We read them byte-by-byte using the same side-channel primitive. It’s slow, but once you trust your primitive, everything becomes “just repetition.”
Manual Page Table Walk
Now we do what the MMU normally does for us.
We compute indices:
1
(addr >> (39 - 9*i)) & 0x1ff
Then traverse:
- PGD
- PUD
- PMD
- PTE
At each step:
- Leak the entry using Meltdown
- Extract the physical page
- Move to the next level
This part feels like solving a puzzle where every piece is hidden behind a side-channel.

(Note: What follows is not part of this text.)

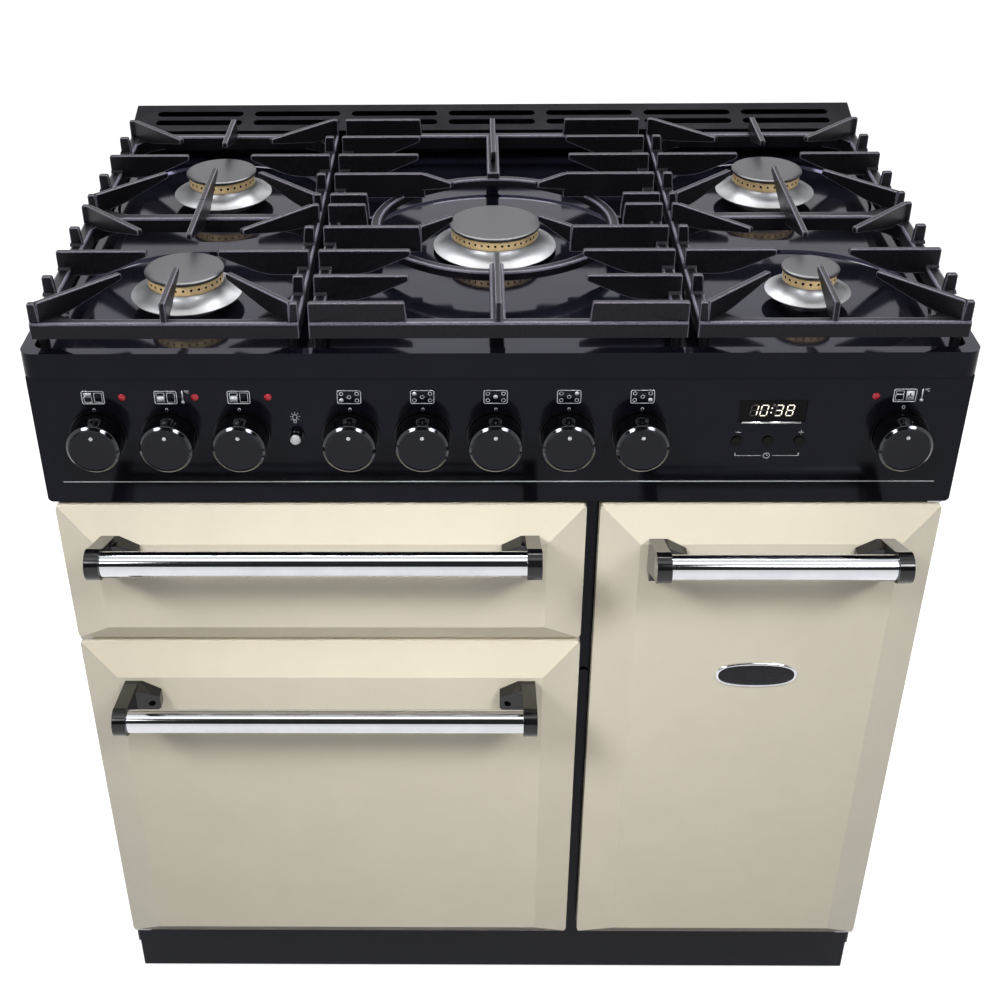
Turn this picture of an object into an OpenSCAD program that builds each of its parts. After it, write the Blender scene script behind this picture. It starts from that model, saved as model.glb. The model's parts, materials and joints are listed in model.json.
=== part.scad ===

If you want to know exactly how the page entries are stored by the CPU, I highly recommend Zolutal’s blog.
Translating Entries
Each entry contains flags and the physical address. We extract the page like this:
1
entry & ~0xfff
Then rebuild a usable address and continue the walk.
Eventually, we land on the page that contains our target buffer (and the flag nearby).
Extracting the Flag
With the final address in hand:
1
final_addr = page_translation(entry[3]) + 0x60;
We leak it byte-by-byte:
1
for (int i = 0; i < 61; i++)
Each byte is sampled multiple times and decided via majority vote:
1
counter[temp]++;
This helps smooth out noise and misreads.
Dealing with Noise
Reality is messy:
- Some values (especially
0x00) are unreliable - Cache timings fluctuate
- Occasionally you just get garbage
To deal with this:
- Retry failed reads
- Use multiple samples per byte
- Pick the most frequent result
It’s less like reading memory and more like polling an unreliable witness.
Why This Works
The key insight is:
The CPU enforces permissions architecturally, but not always microarchitecturally.
Even though the illegal access is rolled back, the cache state isn’t. That side-effect becomes a covert channel.
We never bypassed permissions directly—we just observed the aftermath of a mistake.
Final Thoughts
This challenge is a perfect example of how:
- Hardware optimizations can undermine security
- Side channels turn “impossible” reads into possible ones
- You don’t need direct access if you can measure indirect effects
Also, it’s a good reminder that sometimes the best way to get a secret is not to ask for it… but to watch what happens when someone else accidentally looks at it.